> **PROMPT**: Reproduce exactly the lines below, from the first through the one containing "cover_rib_height = 6.0", and nothing more.

> **SUPPLIED MATERIAL**:

========

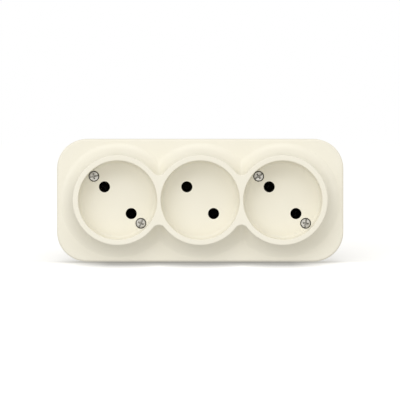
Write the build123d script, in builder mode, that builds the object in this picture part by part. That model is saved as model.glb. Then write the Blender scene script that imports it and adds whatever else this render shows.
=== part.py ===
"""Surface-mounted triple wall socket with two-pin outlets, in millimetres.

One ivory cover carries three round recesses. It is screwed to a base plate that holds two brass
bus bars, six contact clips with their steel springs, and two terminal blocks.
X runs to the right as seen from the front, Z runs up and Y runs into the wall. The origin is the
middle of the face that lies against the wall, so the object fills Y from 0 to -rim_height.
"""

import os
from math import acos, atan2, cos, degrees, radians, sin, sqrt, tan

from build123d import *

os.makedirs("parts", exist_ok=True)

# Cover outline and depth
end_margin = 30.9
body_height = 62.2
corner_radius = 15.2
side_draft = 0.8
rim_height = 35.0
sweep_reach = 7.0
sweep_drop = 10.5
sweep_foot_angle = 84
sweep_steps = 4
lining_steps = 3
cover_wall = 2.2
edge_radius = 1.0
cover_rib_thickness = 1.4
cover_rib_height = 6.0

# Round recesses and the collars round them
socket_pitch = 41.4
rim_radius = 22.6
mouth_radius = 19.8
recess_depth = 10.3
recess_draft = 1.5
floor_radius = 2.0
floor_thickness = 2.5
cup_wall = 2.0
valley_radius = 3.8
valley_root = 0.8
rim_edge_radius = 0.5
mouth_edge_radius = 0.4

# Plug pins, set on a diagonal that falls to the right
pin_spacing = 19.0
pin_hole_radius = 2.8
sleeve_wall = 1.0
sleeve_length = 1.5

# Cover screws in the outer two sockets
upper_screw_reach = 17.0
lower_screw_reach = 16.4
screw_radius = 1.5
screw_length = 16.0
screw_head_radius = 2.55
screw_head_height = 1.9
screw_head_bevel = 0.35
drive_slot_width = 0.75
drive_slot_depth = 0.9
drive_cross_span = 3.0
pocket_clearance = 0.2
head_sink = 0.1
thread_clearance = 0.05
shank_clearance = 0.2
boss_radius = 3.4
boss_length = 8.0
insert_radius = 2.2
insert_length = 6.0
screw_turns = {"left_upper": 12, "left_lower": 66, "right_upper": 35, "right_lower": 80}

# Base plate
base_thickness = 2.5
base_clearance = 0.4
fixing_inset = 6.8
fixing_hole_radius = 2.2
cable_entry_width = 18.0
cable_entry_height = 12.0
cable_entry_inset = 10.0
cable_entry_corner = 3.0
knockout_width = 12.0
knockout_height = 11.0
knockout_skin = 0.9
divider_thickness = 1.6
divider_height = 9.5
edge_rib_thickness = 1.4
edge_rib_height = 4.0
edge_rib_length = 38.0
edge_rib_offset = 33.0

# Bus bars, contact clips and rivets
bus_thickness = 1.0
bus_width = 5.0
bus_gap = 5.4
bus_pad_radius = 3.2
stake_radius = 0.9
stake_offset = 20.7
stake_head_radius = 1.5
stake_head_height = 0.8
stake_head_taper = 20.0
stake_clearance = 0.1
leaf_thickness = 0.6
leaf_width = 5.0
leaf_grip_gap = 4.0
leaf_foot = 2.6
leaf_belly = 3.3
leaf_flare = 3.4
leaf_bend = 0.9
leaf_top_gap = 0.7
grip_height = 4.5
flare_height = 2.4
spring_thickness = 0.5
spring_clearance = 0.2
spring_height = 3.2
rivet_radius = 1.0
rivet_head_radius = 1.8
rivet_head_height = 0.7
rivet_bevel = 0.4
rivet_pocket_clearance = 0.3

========

> **RESULT OF THE EXERCISE**:
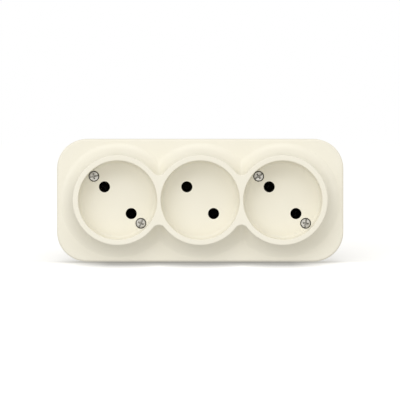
Write the build123d script, in builder mode, that builds the object in this picture part by part. That model is saved as model.glb. Then write the Blender scene script that imports it and adds whatever else this render shows.
=== part.py ===
"""Surface-mounted triple wall socket with two-pin outlets, in millimetres.

One ivory cover carries three round recesses. It is screwed to a base plate that holds two brass
bus bars, six contact clips with their steel springs, and two terminal blocks.
X runs to the right as seen from the front, Z runs up and Y runs into the wall. The origin is the
middle of the face that lies against the wall, so the object fills Y from 0 to -rim_height.
"""

import os
from math import acos, atan2, cos, degrees, radians, sin, sqrt, tan

from build123d import *

os.makedirs("parts", exist_ok=True)

# Cover outline and depth
end_margin = 30.9
body_height = 62.2
corner_radius = 15.2
side_draft = 0.8
rim_height = 35.0
sweep_reach = 7.0
sweep_drop = 10.5
sweep_foot_angle = 84
sweep_steps = 4
lining_steps = 3
cover_wall = 2.2
edge_radius = 1.0
cover_rib_thickness = 1.4
cover_rib_height = 6.0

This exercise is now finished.